Others related more to the general environment of Canberra back in the mid-1990s. Canberra’s economy is information/knowledge-centric, and its population are amongst the most highly educated in Australia. Households led the country in their uptake of personal computers and their use of the Internet – so there was no better market in Australia to pioneer an advanced broadband network. ACTEW had a sound platform from which to venture into telecommunications – not just its own electricity poles and wires, but a workforce used to operating critical infrastructure, a multi-utility business (electricity, water, sewerage and gas), a 100% customer-base and an entrepreneurial CEO. All it needed was the spark of approaches from the companies engaged in Pay TV rollouts to ignite this melting pot of potential.
The years leading TransACT's establishment were the most demanding in my professional career, with the routine 12-hour days, 6 days a week, taking a toll on other family priorities and a healthy, balanced lifestyle. However, when I look back and ask myself if it was all worthwhile, the answer is a resounding "Absolutely!"

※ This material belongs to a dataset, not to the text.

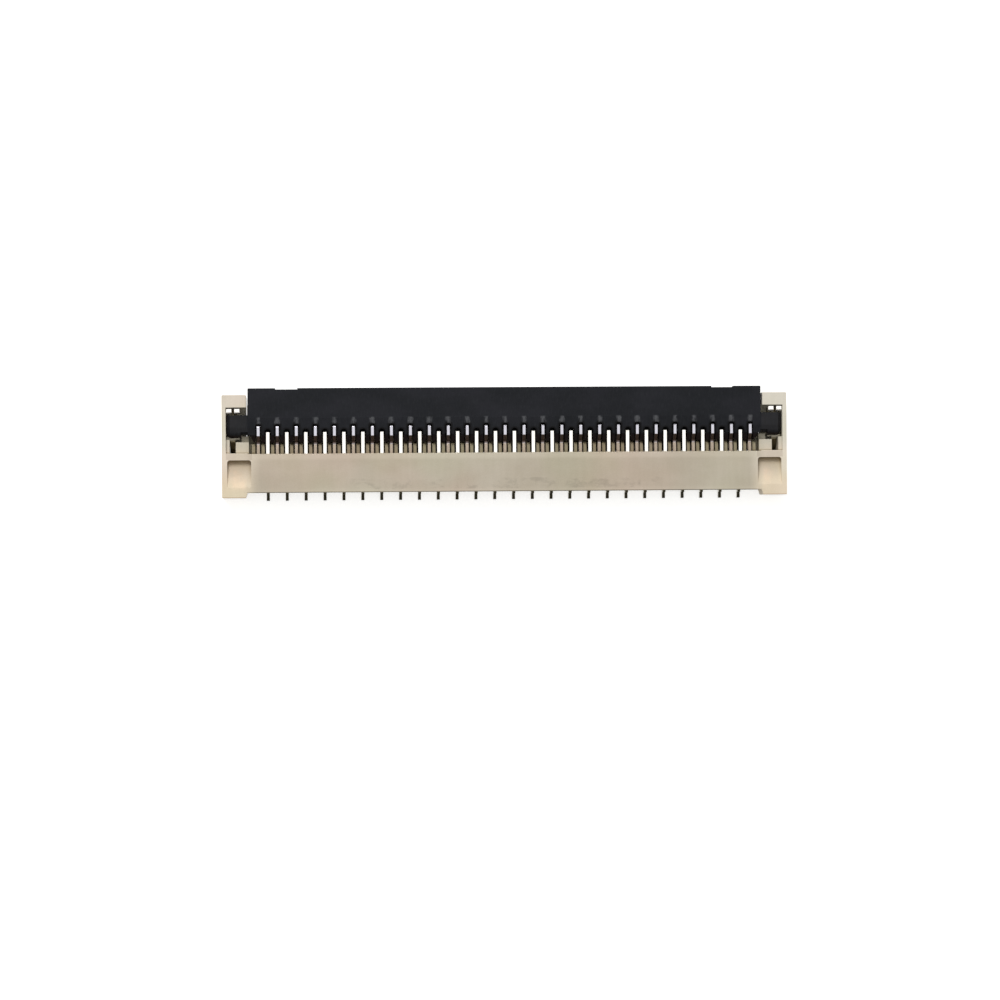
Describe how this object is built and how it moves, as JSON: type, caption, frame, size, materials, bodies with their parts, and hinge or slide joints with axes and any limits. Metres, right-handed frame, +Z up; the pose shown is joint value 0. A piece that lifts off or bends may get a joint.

Needless to say, projects like TransACT are never the result of any individual person's efforts, and I want to pay tribute to the outstanding team of colleagues with whom I had the privilege of working. It would also be remiss of me not to particularly acknowledge the role that Mike Sargent (CEO of ACTEW, the ACT Electricity and Water authority at the time TransACT commenced) and Neville Smith (Business Development Director) played. Mike "got" the vision and gave TransACT the initial space to take root; Neville "flew cover" for the project – insulating the team from the distractions of corporate politics so that it could get on with the challenge at hand.